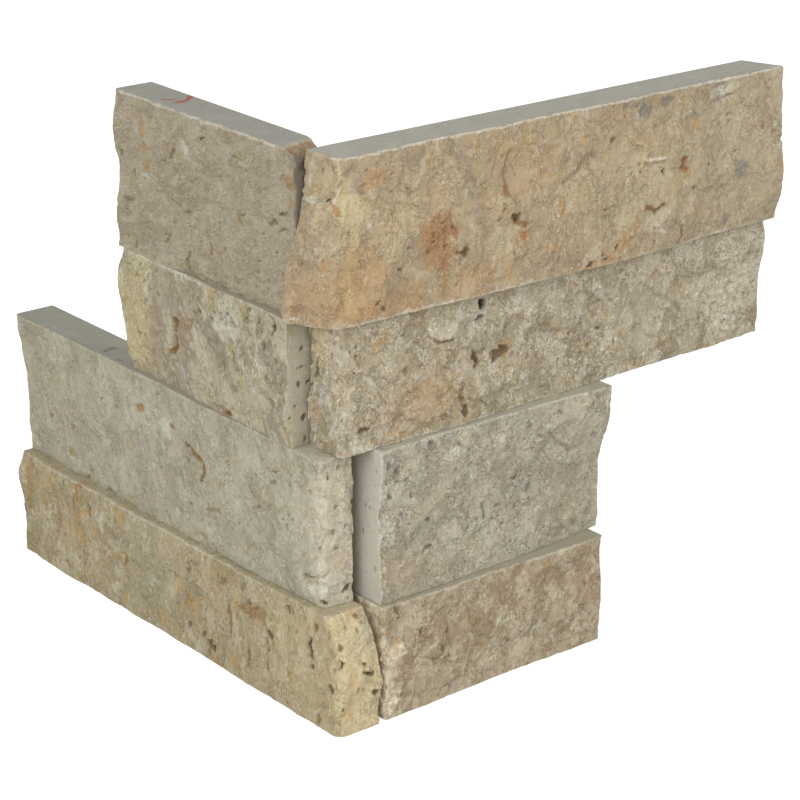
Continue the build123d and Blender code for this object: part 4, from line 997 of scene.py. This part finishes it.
# Second course, right leg: grey beige, proud of the course above
greyStrip = {
    "label": "greyStrip", "node": "course_2_right_strip", "slot": "grey_travertine",
    "finish": "grey split travertine", "leg": "right", "splitEnd": False, "seed": 21,
    "wear": sawnWear, "relief": commonRelief,
    "look": dict(
        commonLook, base="#aaa28d", pale="#c4bfaf", lean=26, stretch=1.1, sawn="#aca796", sawnCloud="#a39e8c",
        contrast=0.50,
        clouds=[
            ("#978f7e", 8, 0.49, 0.55, 0.8), ("#b3ac9a", 6, 0.53, 0.59, 0.8), ("#a4885f", 5, 0.63, 0.69, 0.45),
            ("#7f7563", 1.8, 0.61, 0.67, 0.6), ("#c2beae", 1.6, 0.618, 0.672, 0.6),
            ("#855b36", 1.0, 0.693, 0.738, 0.45), ("#6c6d6d", 0.9, 0.55, 0.63, 0.7, 8),
            ("#80603e", 0.8, 0.58, 0.66, 0.5, 9), ("#454340", 0.6, 0.58, 0.64, 0.85, 7),
            ("#ccc9bc", 0.8, 0.58, 0.66, 0.55, 8),
        ]),
    "marks": [
        (13, 37.5, 19, 14, 0, 0.6, 0.05, "#957d61", 0.4), (73, 43, 24, 28, 0, 0.6, 0.0, "#968c77", 0.5),
        (27, 68, 5, 3, 0, 0.5, 0.0, "#c4c0b2", 0.6),
        *alike(0.4, 0.3, "#4e4a43", 0.75, (6, 70, 2.6, 1.6, 20), (9, 67.5, 2, 1.5)),
        (5, 66.4, 1.6, 1.3, 0, 0.4, 0.3, "#4e4a43", 0.7),
        *alike(0.4, 0.3, "#4e4a43", 0.75, (14, 60, 1.5, 1.5), (7, 61, 1.5, 1.3), (21, 72, 1.9, 1.3)),
        (30, 70, 1.9, 1.4, 0, 0.4, 0.3, "#55514a", 0.7), (21, 50.5, 2, 1.8, 0, 0.3, 0.5, "#55402a", 0.85),
        ([(18.6, 43.2), (21.6, 43.5)], 1.1, 0.4, 0.4, "#5b4830", 0.8),
        (11, 55, 1.3, 1.3, 0, 0.4, 0.3, "#55514a", 0.75), (34, 45, 1.9, 1.8, 0, 0.4, 0.25, "#64645f", 0.75),
        *alike(0.4, 0.3, "#5d5850", 0.75, ([(40, 50), (40.2, 46.4)], 1.0), (45, 48.5, 1.5, 1.3),
         (46.5, 42.5, 1.5, 1.3), (53, 47.5, 1.4, 1.4)),
        (56, 51, 2.2, 2, 0, 0.4, 0.25, "#61636a", 0.75), (65, 71, 1.7, 1.3, 0, 0.4, 0.3, "#55514a", 0.75),
        ([(61, 66.2), (65, 62.5), (70, 58)], 0.9, 0.5, 0.3, "#7b715f", 0.65),
        *alike(0.5, 0.25, "#776d5c", 0.6, ([(51, 47), (53, 43)], 0.8), ([(72.5, 65), (75, 69)], 0.8)),
        (3.8, 31.9, 1.6, 1.2, 0, 0.4, 0.2, "#9a6c3c", 0.8),
        ([(2, 73.8), (40, 73.8), (76, 73.8)], 0.8, 0.6, 0.0, "#c6c1b2", 0.3),
    ],
    "endMarks": [
        # the first mark lightens the whole sawn end at the corner: painted light over the shade that falls there
        (5, 53, 44, 90, 0, 0.2, 0.0, "#bfbaad", 0.85),
        *alike(0.4, 0.2, "#74757a", 0.7, (9, 57.5, 1.2, 1.2), (11, 57.2, 1.3, 1.1), (8, 50, 1.3, 1.2)),
        (12.5, 64, 1.1, 1.1, 0, 0.4, 0.2, "#74757a", 0.6), (13, 41, 1.2, 1.2, 0, 0.4, 0.2, "#7d7361", 0.7),
    ],
}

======

_WHAT TO WORK ON_
Repeat the material above in full, exactly as it stands.

_ANSWER TO THE EXERCISE_
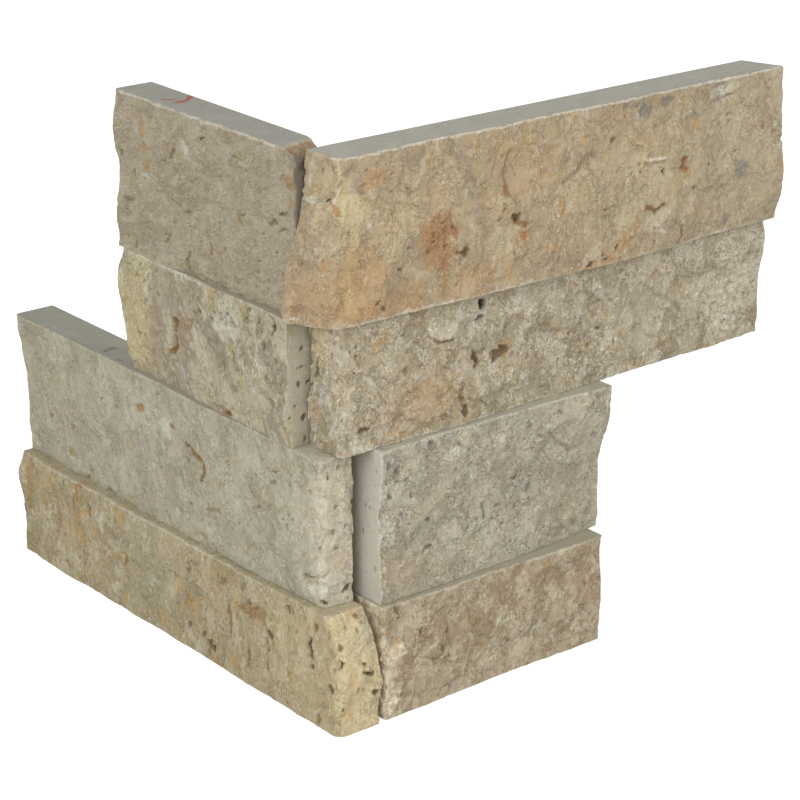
Continue the build123d and Blender code for this object: part 4, from line 997 of scene.py. This part finishes it.
# Second course, right leg: grey beige, proud of the course above
greyStrip = {
    "label": "greyStrip", "node": "course_2_right_strip", "slot": "grey_travertine",
    "finish": "grey split travertine", "leg": "right", "splitEnd": False, "seed": 21,
    "wear": sawnWear, "relief": commonRelief,
    "look": dict(
        commonLook, base="#aaa28d", pale="#c4bfaf", lean=26, stretch=1.1, sawn="#aca796", sawnCloud="#a39e8c",
        contrast=0.50,
        clouds=[
            ("#978f7e", 8, 0.49, 0.55, 0.8), ("#b3ac9a", 6, 0.53, 0.59, 0.8), ("#a4885f", 5, 0.63, 0.69, 0.45),
            ("#7f7563", 1.8, 0.61, 0.67, 0.6), ("#c2beae", 1.6, 0.618, 0.672, 0.6),
            ("#855b36", 1.0, 0.693, 0.738, 0.45), ("#6c6d6d", 0.9, 0.55, 0.63, 0.7, 8),
            ("#80603e", 0.8, 0.58, 0.66, 0.5, 9), ("#454340", 0.6, 0.58, 0.64, 0.85, 7),
            ("#ccc9bc", 0.8, 0.58, 0.66, 0.55, 8),
        ]),
    "marks": [
        (13, 37.5, 19, 14, 0, 0.6, 0.05, "#957d61", 0.4), (73, 43, 24, 28, 0, 0.6, 0.0, "#968c77", 0.5),
        (27, 68, 5, 3, 0, 0.5, 0.0, "#c4c0b2", 0.6),
        *alike(0.4, 0.3, "#4e4a43", 0.75, (6, 70, 2.6, 1.6, 20), (9, 67.5, 2, 1.5)),
        (5, 66.4, 1.6, 1.3, 0, 0.4, 0.3, "#4e4a43", 0.7),
        *alike(0.4, 0.3, "#4e4a43", 0.75, (14, 60, 1.5, 1.5), (7, 61, 1.5, 1.3), (21, 72, 1.9, 1.3)),
        (30, 70, 1.9, 1.4, 0, 0.4, 0.3, "#55514a", 0.7), (21, 50.5, 2, 1.8, 0, 0.3, 0.5, "#55402a", 0.85),
        ([(18.6, 43.2), (21.6, 43.5)], 1.1, 0.4, 0.4, "#5b4830", 0.8),
        (11, 55, 1.3, 1.3, 0, 0.4, 0.3, "#55514a", 0.75), (34, 45, 1.9, 1.8, 0, 0.4, 0.25, "#64645f", 0.75),
        *alike(0.4, 0.3, "#5d5850", 0.75, ([(40, 50), (40.2, 46.4)], 1.0), (45, 48.5, 1.5, 1.3),
         (46.5, 42.5, 1.5, 1.3), (53, 47.5, 1.4, 1.4)),
        (56, 51, 2.2, 2, 0, 0.4, 0.25, "#61636a", 0.75), (65, 71, 1.7, 1.3, 0, 0.4, 0.3, "#55514a", 0.75),
        ([(61, 66.2), (65, 62.5), (70, 58)], 0.9, 0.5, 0.3, "#7b715f", 0.65),
        *alike(0.5, 0.25, "#776d5c", 0.6, ([(51, 47), (53, 43)], 0.8), ([(72.5, 65), (75, 69)], 0.8)),
        (3.8, 31.9, 1.6, 1.2, 0, 0.4, 0.2, "#9a6c3c", 0.8),
        ([(2, 73.8), (40, 73.8), (76, 73.8)], 0.8, 0.6, 0.0, "#c6c1b2", 0.3),
    ],
    "endMarks": [
        # the first mark lightens the whole sawn end at the corner: painted light over the shade that falls there
        (5, 53, 44, 90, 0, 0.2, 0.0, "#bfbaad", 0.85),
        *alike(0.4, 0.2, "#74757a", 0.7, (9, 57.5, 1.2, 1.2), (11, 57.2, 1.3, 1.1), (8, 50, 1.3, 1.2)),
        (12.5, 64, 1.1, 1.1, 0, 0.4, 0.2, "#74757a", 0.6), (13, 41, 1.2, 1.2, 0, 0.4, 0.2, "#7d7361", 0.7),
    ],
}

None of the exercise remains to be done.